Bring together all lines of the material below that contain the string "degrees".
------------
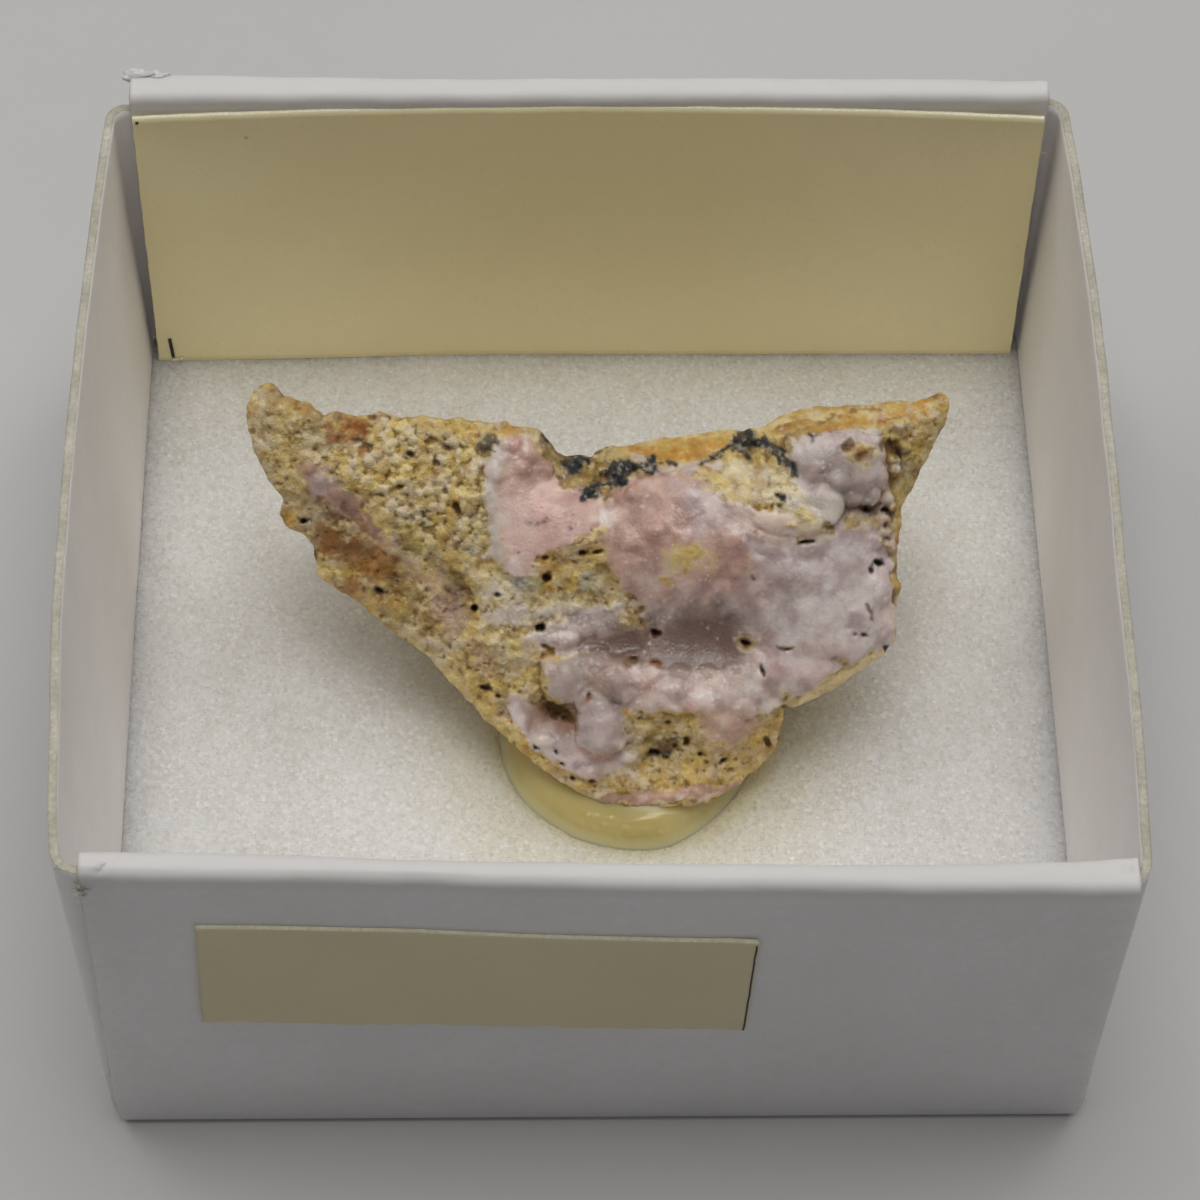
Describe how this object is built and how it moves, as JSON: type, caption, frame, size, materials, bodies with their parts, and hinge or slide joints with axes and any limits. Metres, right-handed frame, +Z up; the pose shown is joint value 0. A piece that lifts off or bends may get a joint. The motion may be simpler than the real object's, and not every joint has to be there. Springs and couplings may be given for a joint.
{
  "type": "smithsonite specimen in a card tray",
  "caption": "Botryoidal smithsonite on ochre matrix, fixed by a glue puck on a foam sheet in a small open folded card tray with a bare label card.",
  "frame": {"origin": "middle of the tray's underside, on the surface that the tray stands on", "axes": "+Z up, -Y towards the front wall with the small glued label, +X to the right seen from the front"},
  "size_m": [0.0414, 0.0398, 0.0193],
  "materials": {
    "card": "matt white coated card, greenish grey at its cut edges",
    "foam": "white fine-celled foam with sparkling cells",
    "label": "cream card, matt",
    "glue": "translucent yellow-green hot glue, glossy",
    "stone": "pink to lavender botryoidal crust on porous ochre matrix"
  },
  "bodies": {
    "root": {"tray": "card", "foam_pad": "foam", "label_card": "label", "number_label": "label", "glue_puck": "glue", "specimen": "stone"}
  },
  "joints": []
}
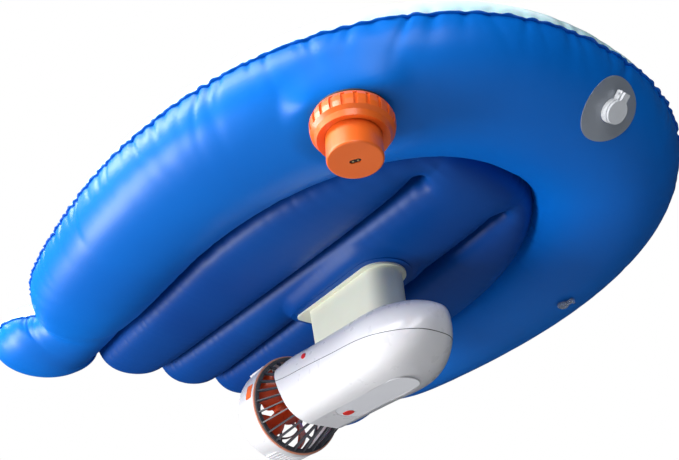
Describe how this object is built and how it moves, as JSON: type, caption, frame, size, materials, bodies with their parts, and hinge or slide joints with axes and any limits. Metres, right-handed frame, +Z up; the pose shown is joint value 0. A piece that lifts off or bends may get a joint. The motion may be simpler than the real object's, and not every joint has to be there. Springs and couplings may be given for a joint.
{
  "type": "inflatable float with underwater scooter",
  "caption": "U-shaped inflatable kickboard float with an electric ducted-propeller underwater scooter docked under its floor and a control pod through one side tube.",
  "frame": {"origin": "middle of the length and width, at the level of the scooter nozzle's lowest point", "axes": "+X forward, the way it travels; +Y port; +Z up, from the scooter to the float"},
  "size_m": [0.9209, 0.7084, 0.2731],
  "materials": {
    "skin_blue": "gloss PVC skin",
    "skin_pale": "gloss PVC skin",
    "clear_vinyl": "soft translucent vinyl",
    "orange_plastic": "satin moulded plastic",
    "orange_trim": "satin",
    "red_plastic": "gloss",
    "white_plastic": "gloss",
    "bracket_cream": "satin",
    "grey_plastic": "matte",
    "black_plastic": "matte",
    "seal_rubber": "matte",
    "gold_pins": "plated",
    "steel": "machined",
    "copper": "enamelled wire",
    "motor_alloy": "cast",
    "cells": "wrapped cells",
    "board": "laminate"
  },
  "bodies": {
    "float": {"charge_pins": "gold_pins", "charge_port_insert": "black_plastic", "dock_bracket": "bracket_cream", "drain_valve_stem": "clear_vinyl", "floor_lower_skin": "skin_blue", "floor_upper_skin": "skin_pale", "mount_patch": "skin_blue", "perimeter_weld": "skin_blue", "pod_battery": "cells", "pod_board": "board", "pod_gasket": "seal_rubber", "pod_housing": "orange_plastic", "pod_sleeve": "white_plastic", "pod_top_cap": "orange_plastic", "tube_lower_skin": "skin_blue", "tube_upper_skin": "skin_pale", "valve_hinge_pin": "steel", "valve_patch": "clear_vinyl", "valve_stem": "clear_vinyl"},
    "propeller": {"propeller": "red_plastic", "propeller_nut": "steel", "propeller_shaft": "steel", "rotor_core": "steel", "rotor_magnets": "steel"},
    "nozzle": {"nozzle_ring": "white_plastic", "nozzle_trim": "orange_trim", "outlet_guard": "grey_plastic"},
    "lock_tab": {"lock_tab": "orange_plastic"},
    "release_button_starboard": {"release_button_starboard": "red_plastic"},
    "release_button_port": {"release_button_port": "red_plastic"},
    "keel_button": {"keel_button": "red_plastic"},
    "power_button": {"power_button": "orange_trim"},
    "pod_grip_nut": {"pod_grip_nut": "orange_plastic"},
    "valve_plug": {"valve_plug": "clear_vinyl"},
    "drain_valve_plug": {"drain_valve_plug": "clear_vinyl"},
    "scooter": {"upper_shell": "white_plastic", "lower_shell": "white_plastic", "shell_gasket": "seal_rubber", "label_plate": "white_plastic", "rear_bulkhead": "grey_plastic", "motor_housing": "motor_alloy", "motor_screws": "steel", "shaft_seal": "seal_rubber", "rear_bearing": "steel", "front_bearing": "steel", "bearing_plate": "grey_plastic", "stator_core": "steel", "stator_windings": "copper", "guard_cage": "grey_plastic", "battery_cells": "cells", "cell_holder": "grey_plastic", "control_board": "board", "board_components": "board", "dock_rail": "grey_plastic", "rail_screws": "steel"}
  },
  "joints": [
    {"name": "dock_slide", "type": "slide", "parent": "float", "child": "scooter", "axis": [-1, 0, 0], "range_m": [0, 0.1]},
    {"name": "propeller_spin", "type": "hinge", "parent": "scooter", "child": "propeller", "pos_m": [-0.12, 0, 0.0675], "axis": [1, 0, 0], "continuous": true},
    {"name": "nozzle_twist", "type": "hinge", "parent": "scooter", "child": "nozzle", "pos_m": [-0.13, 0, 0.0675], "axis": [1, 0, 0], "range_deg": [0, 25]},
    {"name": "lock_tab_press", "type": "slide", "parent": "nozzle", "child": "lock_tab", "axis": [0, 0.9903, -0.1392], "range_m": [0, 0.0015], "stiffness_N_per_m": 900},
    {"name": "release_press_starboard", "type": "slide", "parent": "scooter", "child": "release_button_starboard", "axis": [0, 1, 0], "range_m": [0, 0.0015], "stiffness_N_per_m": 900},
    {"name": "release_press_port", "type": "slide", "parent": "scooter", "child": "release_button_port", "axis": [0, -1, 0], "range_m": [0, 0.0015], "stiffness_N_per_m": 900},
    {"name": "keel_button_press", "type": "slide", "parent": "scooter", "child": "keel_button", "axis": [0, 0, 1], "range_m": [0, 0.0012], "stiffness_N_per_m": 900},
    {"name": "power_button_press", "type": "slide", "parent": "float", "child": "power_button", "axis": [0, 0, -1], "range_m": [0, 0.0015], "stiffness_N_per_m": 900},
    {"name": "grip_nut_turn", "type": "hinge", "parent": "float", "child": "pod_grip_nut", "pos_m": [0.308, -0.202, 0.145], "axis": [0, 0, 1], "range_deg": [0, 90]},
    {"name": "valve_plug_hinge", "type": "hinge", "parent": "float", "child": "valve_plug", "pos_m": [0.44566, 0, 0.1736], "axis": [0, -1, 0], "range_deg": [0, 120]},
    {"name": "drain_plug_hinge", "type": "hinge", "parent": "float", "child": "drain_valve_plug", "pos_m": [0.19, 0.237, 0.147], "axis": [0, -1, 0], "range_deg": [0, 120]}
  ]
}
------------
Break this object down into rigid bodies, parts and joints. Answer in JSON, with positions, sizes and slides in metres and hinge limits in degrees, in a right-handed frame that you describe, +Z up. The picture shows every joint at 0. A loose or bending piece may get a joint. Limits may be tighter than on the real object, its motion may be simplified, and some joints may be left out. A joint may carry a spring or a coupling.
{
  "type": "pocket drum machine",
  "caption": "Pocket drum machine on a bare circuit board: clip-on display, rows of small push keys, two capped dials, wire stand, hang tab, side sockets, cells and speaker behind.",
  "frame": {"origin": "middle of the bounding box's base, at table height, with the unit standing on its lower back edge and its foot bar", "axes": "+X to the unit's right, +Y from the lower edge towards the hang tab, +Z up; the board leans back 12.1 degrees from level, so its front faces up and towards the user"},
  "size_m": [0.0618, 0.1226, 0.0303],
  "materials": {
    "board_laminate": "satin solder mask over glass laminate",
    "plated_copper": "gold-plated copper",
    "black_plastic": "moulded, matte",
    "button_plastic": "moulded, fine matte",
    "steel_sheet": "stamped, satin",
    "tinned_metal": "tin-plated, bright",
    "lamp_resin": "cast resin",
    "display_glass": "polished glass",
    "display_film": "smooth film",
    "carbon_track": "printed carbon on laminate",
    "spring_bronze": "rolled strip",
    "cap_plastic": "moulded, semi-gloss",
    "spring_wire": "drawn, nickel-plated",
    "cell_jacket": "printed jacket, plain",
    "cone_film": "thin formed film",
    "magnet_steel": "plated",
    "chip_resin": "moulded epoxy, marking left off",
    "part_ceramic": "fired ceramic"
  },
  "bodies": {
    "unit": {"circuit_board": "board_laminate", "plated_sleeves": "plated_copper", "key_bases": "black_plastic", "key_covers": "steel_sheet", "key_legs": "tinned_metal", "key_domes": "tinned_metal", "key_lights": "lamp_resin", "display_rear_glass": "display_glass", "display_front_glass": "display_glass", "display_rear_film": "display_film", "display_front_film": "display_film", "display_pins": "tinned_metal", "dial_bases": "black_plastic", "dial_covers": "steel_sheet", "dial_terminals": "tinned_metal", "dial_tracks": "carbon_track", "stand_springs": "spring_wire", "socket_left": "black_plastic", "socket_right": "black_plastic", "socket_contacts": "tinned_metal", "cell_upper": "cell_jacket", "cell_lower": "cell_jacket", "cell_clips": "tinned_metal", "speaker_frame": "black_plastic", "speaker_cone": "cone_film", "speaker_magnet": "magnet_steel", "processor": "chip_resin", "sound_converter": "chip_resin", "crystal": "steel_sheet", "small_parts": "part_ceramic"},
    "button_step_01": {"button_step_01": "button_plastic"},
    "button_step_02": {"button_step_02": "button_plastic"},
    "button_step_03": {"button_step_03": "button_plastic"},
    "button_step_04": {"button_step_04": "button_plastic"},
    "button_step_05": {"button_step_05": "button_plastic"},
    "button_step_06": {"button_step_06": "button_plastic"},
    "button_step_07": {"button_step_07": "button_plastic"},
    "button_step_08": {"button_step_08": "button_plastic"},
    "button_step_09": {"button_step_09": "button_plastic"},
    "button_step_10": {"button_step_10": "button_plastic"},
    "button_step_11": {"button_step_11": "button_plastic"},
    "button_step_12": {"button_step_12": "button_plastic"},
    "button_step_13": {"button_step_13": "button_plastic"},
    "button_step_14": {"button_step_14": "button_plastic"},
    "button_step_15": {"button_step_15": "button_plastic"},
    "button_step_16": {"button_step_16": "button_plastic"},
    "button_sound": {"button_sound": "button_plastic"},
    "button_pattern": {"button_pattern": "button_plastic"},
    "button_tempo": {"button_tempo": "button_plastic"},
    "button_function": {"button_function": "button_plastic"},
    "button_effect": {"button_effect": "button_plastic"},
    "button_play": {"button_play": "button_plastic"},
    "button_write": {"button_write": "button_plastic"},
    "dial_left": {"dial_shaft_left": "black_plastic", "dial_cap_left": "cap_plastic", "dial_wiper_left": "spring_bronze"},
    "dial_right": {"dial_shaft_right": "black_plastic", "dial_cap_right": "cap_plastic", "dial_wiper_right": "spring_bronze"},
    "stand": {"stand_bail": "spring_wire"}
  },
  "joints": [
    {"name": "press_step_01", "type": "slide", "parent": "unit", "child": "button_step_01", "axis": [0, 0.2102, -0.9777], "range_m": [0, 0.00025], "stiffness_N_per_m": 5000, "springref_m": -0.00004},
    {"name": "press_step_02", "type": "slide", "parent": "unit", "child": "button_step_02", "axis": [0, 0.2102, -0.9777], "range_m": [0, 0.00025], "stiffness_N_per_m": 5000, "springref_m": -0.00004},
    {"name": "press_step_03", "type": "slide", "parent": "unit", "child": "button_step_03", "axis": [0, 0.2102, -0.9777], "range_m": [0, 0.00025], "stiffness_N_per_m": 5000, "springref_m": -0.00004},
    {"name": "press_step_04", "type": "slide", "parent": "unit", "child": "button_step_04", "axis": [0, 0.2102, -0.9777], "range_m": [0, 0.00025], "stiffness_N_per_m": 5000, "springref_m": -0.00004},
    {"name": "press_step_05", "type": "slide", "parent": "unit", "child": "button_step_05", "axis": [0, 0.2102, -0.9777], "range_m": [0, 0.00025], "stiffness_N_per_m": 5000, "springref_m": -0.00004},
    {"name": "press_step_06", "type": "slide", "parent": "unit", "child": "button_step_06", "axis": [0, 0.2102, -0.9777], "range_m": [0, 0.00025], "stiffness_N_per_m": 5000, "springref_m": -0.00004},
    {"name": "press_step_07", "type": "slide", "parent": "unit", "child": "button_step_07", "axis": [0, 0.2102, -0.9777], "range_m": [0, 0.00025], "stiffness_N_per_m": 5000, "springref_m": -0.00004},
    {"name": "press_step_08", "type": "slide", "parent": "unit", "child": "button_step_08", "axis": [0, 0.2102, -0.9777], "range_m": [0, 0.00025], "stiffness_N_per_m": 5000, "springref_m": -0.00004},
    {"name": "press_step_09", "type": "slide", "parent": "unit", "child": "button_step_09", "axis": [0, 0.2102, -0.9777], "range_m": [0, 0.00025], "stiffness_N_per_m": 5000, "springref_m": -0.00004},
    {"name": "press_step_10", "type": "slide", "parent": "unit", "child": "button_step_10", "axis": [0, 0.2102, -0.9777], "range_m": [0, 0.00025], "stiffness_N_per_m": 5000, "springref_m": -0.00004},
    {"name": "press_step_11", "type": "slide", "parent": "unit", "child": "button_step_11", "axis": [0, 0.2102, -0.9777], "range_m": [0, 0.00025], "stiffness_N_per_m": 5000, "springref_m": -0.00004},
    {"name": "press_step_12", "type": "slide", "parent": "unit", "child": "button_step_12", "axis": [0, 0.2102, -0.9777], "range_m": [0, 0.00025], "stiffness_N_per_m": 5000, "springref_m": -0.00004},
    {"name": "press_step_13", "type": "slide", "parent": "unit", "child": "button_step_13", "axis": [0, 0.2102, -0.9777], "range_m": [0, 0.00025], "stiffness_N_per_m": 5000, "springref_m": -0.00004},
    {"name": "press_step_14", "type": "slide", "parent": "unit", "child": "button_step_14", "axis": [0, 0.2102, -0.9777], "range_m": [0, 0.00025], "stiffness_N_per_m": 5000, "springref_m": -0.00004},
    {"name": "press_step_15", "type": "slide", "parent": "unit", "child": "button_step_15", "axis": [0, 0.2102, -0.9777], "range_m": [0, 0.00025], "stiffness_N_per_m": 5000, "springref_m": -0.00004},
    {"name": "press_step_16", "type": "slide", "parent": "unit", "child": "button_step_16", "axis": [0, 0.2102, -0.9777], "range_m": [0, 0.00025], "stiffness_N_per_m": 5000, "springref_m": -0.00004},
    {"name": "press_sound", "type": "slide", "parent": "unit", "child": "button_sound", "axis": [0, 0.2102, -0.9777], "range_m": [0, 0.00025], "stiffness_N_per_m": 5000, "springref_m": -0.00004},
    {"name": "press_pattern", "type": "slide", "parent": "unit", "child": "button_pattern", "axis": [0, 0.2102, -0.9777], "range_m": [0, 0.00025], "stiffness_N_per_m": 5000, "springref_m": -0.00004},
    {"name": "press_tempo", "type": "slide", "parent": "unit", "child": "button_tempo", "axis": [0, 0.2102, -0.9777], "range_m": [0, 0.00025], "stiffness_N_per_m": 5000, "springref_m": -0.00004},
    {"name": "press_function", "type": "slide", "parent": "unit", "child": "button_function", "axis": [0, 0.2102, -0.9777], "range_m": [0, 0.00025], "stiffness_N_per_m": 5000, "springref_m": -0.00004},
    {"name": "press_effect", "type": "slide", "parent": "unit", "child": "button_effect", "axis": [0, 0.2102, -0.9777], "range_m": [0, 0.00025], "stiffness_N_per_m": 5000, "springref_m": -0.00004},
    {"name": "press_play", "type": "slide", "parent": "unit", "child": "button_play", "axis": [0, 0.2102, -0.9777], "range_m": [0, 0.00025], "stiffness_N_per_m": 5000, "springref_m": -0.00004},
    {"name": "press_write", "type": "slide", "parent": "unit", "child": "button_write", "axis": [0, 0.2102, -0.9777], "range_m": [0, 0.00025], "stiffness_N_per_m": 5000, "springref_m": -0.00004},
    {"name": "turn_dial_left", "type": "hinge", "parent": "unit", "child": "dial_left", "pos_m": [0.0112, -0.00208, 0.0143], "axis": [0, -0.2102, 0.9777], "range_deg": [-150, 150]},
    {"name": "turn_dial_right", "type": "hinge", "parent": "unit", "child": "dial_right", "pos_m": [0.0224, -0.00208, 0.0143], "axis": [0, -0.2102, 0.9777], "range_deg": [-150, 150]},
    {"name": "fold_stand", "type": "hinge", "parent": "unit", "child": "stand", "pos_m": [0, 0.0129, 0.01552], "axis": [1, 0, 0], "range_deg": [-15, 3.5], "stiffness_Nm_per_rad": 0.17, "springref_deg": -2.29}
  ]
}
------------
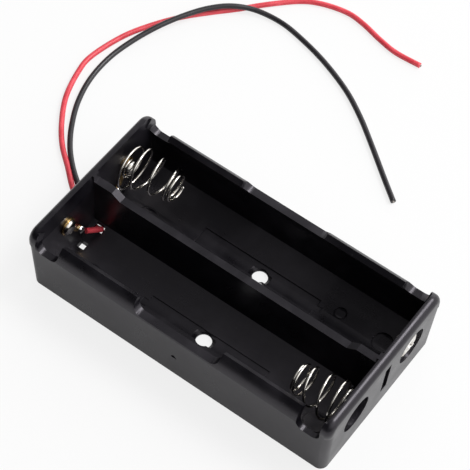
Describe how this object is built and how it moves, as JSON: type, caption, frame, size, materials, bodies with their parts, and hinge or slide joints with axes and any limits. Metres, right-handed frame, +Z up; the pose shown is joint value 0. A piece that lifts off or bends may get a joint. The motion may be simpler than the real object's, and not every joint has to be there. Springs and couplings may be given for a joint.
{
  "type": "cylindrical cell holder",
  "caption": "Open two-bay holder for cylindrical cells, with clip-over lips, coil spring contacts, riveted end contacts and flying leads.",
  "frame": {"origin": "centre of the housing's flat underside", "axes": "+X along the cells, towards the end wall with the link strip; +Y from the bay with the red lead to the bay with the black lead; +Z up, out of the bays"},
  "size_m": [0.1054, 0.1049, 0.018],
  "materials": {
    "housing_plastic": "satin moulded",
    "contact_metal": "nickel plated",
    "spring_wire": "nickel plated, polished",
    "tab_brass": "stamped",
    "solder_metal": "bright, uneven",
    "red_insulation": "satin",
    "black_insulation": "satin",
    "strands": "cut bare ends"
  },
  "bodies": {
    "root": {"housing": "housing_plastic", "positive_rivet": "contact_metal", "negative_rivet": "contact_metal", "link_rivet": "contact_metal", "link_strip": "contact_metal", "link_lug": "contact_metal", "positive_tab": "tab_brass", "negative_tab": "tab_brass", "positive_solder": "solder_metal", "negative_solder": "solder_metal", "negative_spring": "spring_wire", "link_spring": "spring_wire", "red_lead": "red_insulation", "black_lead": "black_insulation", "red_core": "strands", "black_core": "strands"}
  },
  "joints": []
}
------------
__Exercise result__:
Break this object down into rigid bodies, parts and joints. Answer in JSON, with positions, sizes and slides in metres and hinge limits in degrees, in a right-handed frame that you describe, +Z up. The picture shows every joint at 0. A loose or bending piece may get a joint. Limits may be tighter than on the real object, its motion may be simplified, and some joints may be left out. A joint may carry a spring or a coupling.
  "frame": {"origin": "middle of the bounding box's base, at table height, with the unit standing on its lower back edge and its foot bar", "axes": "+X to the unit's right, +Y from the lower edge towards the hang tab, +Z up; the board leans back 12.1 degrees from level, so its front faces up and towards the user"},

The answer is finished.